§ **Data excerpt**
━━━
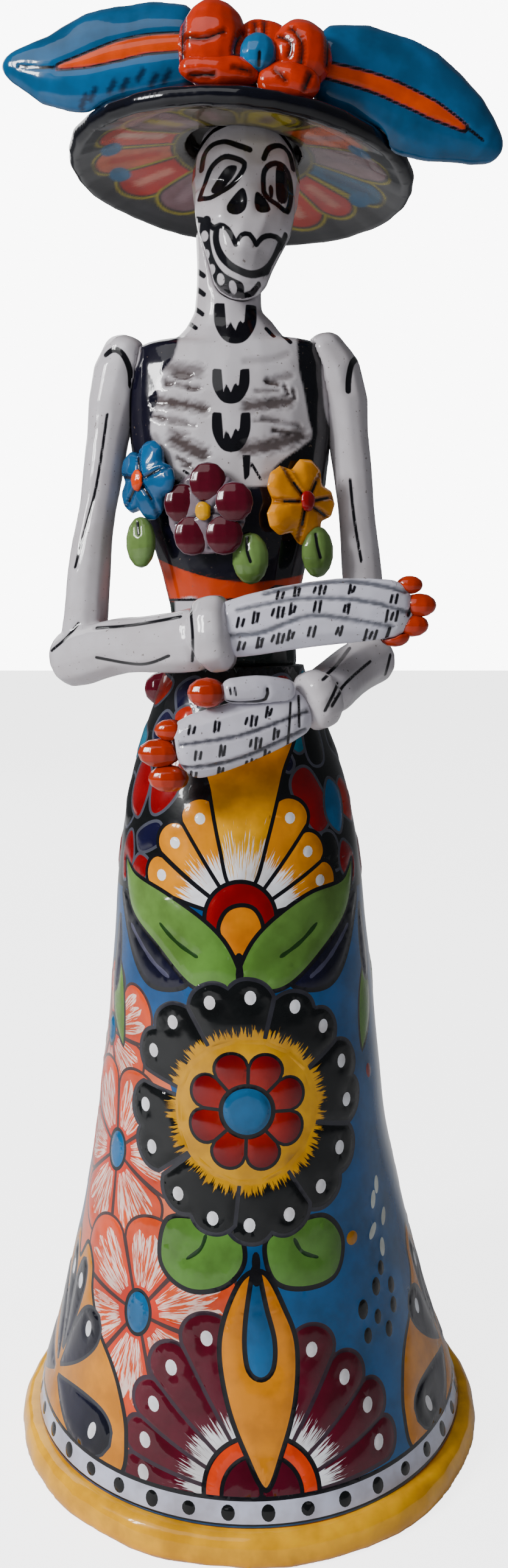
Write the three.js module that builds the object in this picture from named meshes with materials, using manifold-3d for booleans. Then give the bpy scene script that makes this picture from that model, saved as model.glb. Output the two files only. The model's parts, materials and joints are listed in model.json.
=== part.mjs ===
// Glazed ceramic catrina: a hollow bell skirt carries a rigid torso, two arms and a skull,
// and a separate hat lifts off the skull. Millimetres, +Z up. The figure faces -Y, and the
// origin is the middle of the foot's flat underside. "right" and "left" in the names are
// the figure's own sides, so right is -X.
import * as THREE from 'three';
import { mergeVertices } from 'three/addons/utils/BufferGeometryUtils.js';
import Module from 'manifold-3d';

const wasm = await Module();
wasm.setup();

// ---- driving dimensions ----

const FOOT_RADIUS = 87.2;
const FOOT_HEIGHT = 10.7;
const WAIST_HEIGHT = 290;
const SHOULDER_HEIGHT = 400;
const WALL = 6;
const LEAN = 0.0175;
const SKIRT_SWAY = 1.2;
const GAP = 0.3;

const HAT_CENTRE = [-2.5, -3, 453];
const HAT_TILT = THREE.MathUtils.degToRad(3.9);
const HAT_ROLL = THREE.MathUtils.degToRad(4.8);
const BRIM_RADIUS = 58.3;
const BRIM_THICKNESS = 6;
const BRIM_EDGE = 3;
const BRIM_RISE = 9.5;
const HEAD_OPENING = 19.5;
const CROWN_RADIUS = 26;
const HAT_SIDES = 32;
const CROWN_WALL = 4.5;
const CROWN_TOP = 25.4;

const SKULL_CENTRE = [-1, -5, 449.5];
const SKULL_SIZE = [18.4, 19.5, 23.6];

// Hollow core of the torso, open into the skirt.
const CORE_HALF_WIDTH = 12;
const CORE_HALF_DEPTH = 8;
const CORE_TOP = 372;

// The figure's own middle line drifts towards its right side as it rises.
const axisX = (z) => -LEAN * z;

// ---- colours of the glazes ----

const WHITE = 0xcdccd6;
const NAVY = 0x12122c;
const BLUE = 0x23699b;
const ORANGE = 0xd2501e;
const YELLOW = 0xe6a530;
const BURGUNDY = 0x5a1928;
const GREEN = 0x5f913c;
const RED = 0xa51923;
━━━
§ **Given request**
Go through the listing above and restate it word for word.

§ **Exercise answer**
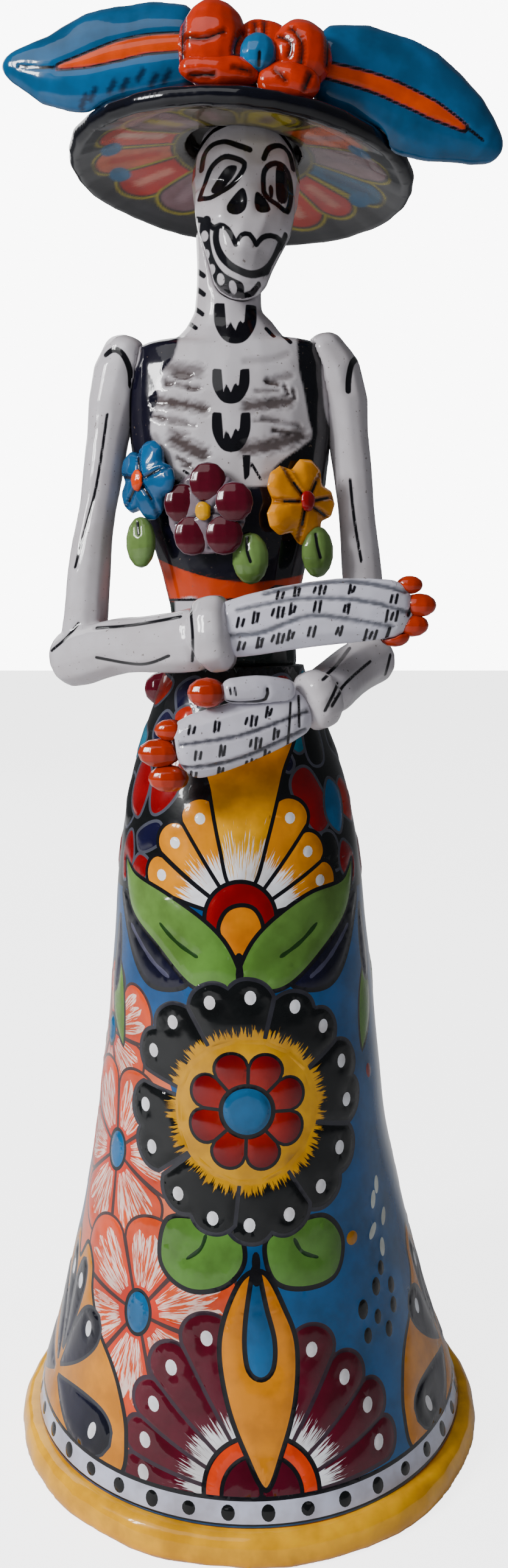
Write the three.js module that builds the object in this picture from named meshes with materials, using manifold-3d for booleans. Then give the bpy scene script that makes this picture from that model, saved as model.glb. Output the two files only. The model's parts, materials and joints are listed in model.json.
=== part.mjs ===
// Glazed ceramic catrina: a hollow bell skirt carries a rigid torso, two arms and a skull,
// and a separate hat lifts off the skull. Millimetres, +Z up. The figure faces -Y, and the
// origin is the middle of the foot's flat underside. "right" and "left" in the names are
// the figure's own sides, so right is -X.
import * as THREE from 'three';
import { mergeVertices } from 'three/addons/utils/BufferGeometryUtils.js';
import Module from 'manifold-3d';

const wasm = await Module();
wasm.setup();

// ---- driving dimensions ----

const FOOT_RADIUS = 87.2;
const FOOT_HEIGHT = 10.7;
const WAIST_HEIGHT = 290;
const SHOULDER_HEIGHT = 400;
const WALL = 6;
const LEAN = 0.0175;
const SKIRT_SWAY = 1.2;
const GAP = 0.3;

const HAT_CENTRE = [-2.5, -3, 453];
const HAT_TILT = THREE.MathUtils.degToRad(3.9);
const HAT_ROLL = THREE.MathUtils.degToRad(4.8);
const BRIM_RADIUS = 58.3;
const BRIM_THICKNESS = 6;
const BRIM_EDGE = 3;
const BRIM_RISE = 9.5;
const HEAD_OPENING = 19.5;
const CROWN_RADIUS = 26;
const HAT_SIDES = 32;
const CROWN_WALL = 4.5;
const CROWN_TOP = 25.4;

const SKULL_CENTRE = [-1, -5, 449.5];
const SKULL_SIZE = [18.4, 19.5, 23.6];

// Hollow core of the torso, open into the skirt.
const CORE_HALF_WIDTH = 12;
const CORE_HALF_DEPTH = 8;
const CORE_TOP = 372;

// The figure's own middle line drifts towards its right side as it rises.
const axisX = (z) => -LEAN * z;

// ---- colours of the glazes ----

const WHITE = 0xcdccd6;
const NAVY = 0x12122c;
const BLUE = 0x23699b;
const ORANGE = 0xd2501e;
const YELLOW = 0xe6a530;
const BURGUNDY = 0x5a1928;
const GREEN = 0x5f913c;
const RED = 0xa51923;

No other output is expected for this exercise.